V.8  CHIEF FINANCIAL OFFICER

     The Chief Financial Officer shall keep and maintain, or cause to be 
kept and maintained in accordance with generally accepted accounting 
principles, adequate and correct books and records of accounts of the 
properties and business transactions of the corporation, including 
accounts of its assets, liabilities, receipts, disbursements, gains, 
losses, capital, retained earnings and shares.  The books of account 
shall at all reasonable times be open to inspection by any director.

     The Chief Financial Officer shall deposit all monies and other 
valuables in the name and to the credit of the corporation with such 
depositaries as may be designated by the Board of Directors.  He shall 
disburse the funds of the corporation as may be ordered by the Board of 
Directors, shall render to the President and directors, whenever they 
request it, an account of all of his transactions as Chief Financial 
Officer and of the financial condition of the corporation, and shall 
have such other powers and perform such other duties as may be 
prescribed by the Board of Directors or these bylaws.


                               ARTICLE VI
	
                                INDEMNITY

VI.1  INDEMNIFICATION OF DIRECTORS AND OFFICERS

     The corporation shall, to the maximum extent and in the manner 
permitted by the General Corporation Law of Delaware, indemnify each of 
its directors and officers against expenses (including attorneys' fees), 
judgments, fines, settlements, and other amounts actually and reasonably 
incurred in connection with any proceeding, arising by reason of the 
fact that such person is or was an agent of the corporation.  For 
purposes of this Section 6.1, a "director" or "officer" of the 
corporation includes any person (i) who is or was a director or officer 
of the corporation, (ii) who is or was serving at the request of the 
corporation as a director or officer of another corporation, 
partnership, joint venture, trust or other enterprise, including, 
without limitation, any direct or indirect subsidiary of the 
corporation, or (iii) who was a director or officer of a corporation 
which was a predecessor corporation of the corporation or of another 
enterprise at the request of such predecessor corporation.

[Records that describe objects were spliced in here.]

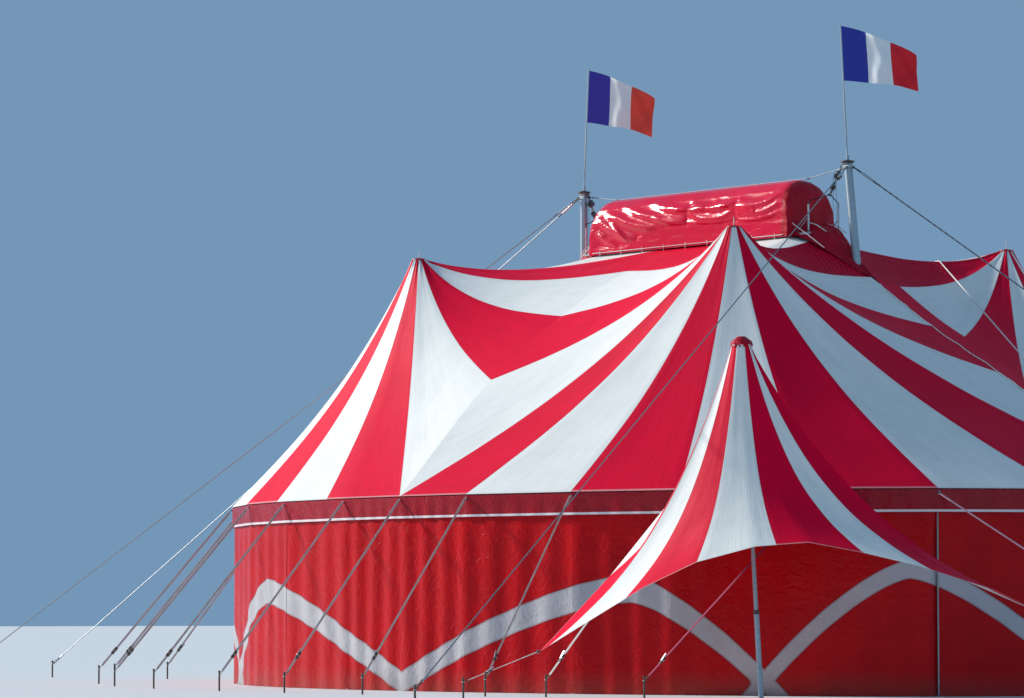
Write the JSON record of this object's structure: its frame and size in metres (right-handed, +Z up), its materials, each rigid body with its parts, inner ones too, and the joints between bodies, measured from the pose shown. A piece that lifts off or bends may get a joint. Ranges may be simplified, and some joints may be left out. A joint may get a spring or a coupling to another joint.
{
  "type": "circus big top tent",
  "caption": "Circus big top: oval striped tension roof with quarter-pole peaks, king poles carrying a raised cupola, curtain walls, a corner porch, guys and flags.",
  "frame": {"origin": "centre of the tent's plan at ground level", "axes": "+X along the row of king poles, +Y to the back, +Z up; the porch is at the +X, -Y corner"},
  "size_m": [38.644, 38.244, 14.3012],
  "materials": {
    "galvanised_steel": "weathered zinc, slightly bluish",
    "striped_canvas": "coated canvas in red and white gores",
    "red_vinyl": "glossy creased vinyl-coated cloth",
    "wall_vinyl": "satin coated cloth with a white wavy band",
    "flag_cloth": "thin woven cloth in three upright bands",
    "webbing": "woven strap with a zinc-plated ratchet"
  },
  "bodies": {
    "root": {"cupola_cover": "red_vinyl", "cupola_frame": "galvanised_steel", "cupola_skirt_left": "red_vinyl", "cupola_skirt_right": "red_vinyl", "eave_frame_back": "galvanised_steel", "eave_frame_back_left": "galvanised_steel", "eave_frame_back_right": "galvanised_steel", "eave_frame_front": "galvanised_steel", "eave_frame_front_left": "galvanised_steel", "eave_frame_front_right": "galvanised_steel", "eave_frame_left": "galvanised_steel", "eave_frame_right": "galvanised_steel", "flag_left": "flag_cloth", "flag_right": "flag_cloth", "flag_staff_left": "galvanised_steel", "flag_staff_right": "galvanised_steel", "hoist_left": "galvanised_steel", "hoist_right": "galvanised_steel", "king_pole_left": "galvanised_steel", "king_pole_right": "galvanised_steel", "mast_guys_left": "galvanised_steel", "mast_guys_right": "galvanised_steel", "porch_canopy": "striped_canvas", "porch_pole": "galvanised_steel", "porch_strap_left": "webbing", "porch_strap_right": "webbing", "quarter_pole_back_left": "galvanised_steel", "quarter_pole_back_right": "galvanised_steel", "quarter_pole_front_left": "galvanised_steel", "quarter_pole_front_right": "galvanised_steel", "ridge_cable": "galvanised_steel", "roof_back_left": "striped_canvas", "roof_back_right": "striped_canvas", "roof_front_left": "striped_canvas", "roof_front_right": "striped_canvas", "valance_back": "striped_canvas", "valance_front": "striped_canvas", "valance_left": "striped_canvas", "valance_right": "striped_canvas", "wall_back": "wall_vinyl", "wall_back_left": "wall_vinyl", "wall_back_right": "wall_vinyl", "wall_entrance_left": "wall_vinyl", "wall_entrance_right": "wall_vinyl", "wall_front": "wall_vinyl", "wall_front_left": "wall_vinyl", "wall_front_right": "wall_vinyl", "wall_left": "wall_vinyl", "wall_right": "wall_vinyl"}
  },
  "joints": []
}
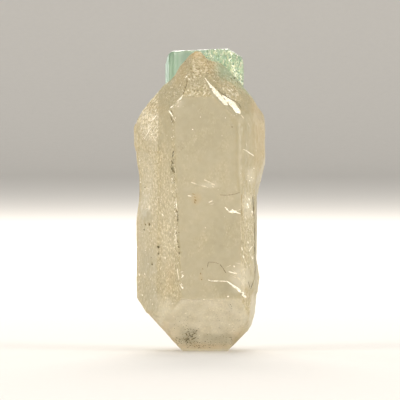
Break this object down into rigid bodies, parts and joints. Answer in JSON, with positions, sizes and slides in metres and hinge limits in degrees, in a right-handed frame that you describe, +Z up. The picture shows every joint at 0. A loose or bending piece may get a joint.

VI.2  INDEMNIFICATION OF OTHERS

     The corporation shall have the power, to the extent and in the 
manner permitted by the General Corporation Law of Delaware, to 
indemnify each of its employees and agents (other than directors and 
officers) against expenses (including attorneys' fees), judgments, 
fines, settlements, and other amounts actually and reasonably incurred 
in connection with any proceeding, arising by reason of the fact that 
such person is or was an agent of the corporation.  For purposes of this 
Section 6.2, an "employee" or "agent" of the corporation (other than a 
director or officer) includes any person (i) who is or was an employee 
or agent of the corporation, (ii) who is or was serving at the request 
of the corporation as an employee or agent of another corporation, 
partnership, joint venture, trust or other enterprise, including, 
without limitation, any direct or indirect subsidiary of the 
corporation, or (iii) who was an employee or agent of a corporation 
which was a predecessor corporation of the corporation or of another 
enterprise at the request of such predecessor corporation.

VI.3  INSURANCE

     The corporation may purchase and maintain insurance on behalf of 
any person who is or was a director, officer, employee or agent of the 
corporation, or is or was serving at the request of the corporation as a 
director, officer, employee or agent of another corporation, 
partnership, joint venture, trust or other enterprise against any 
liability asserted against him and incurred by him in any such capacity, 
or arising out of his status as such, whether or not the corporation 
would have the power to indemnify him against such liability under the 
provisions of the General Corporation Law of Delaware and this Section 
6.

VI.4  PAYMENT OF EXPENSES IN ADVANCE

     Expenses incurred in defending any civil or criminal action or 
proceeding for which indemnification is required pursuant to Section 
6.1, or for which indemnification is permitted pursuant to Section 6.2 
following authorization thereof by the Board of Directors, may be paid 
by the corporation in advance of the final disposition of such action or 
proceeding upon receipt of an undertaking by or on behalf of the 
indemnified party to repay such amount if it shall ultimately be 
determined that the indemnified party is not entitled to be indemnified 
as authorized in this Section 6.

VI.5  INDEMNITY NOT EXCLUSIVE

     The indemnification provided by this Section 6 shall not be deemed 
exclusive of any other rights to which those seeking indemnification may 
be entitled under any bylaw, agreement, vote of stockholders or 
disinterested directors or otherwise, both as to action in an official 
capacity and as to action in another capacity while holding such office, 
to the extent that such additional rights to indemnification are 
authorized in the certificate of incorporation.

VI.6  CONFLICTS

     No indemnification or advance shall be made under this Section 6, 
except where such indemnification or advance is mandated by law or the 
order, judgment or decree of any court of competent jurisdiction, in any 
circumstance where it appears:

         (a)  That it would be inconsistent with a provision of the 
certificate of incorporation, these bylaws, a resolution of the 
stockholders or an agreement in effect at the time of the accrual of the 
alleged cause of the action asserted in the proceeding in which the 
expenses were incurred or other amounts were paid, which prohibits or 
otherwise limits indemnification; or

         (b)  That it would be inconsistent with any condition expressly 
imposed by a court in approving a settlement.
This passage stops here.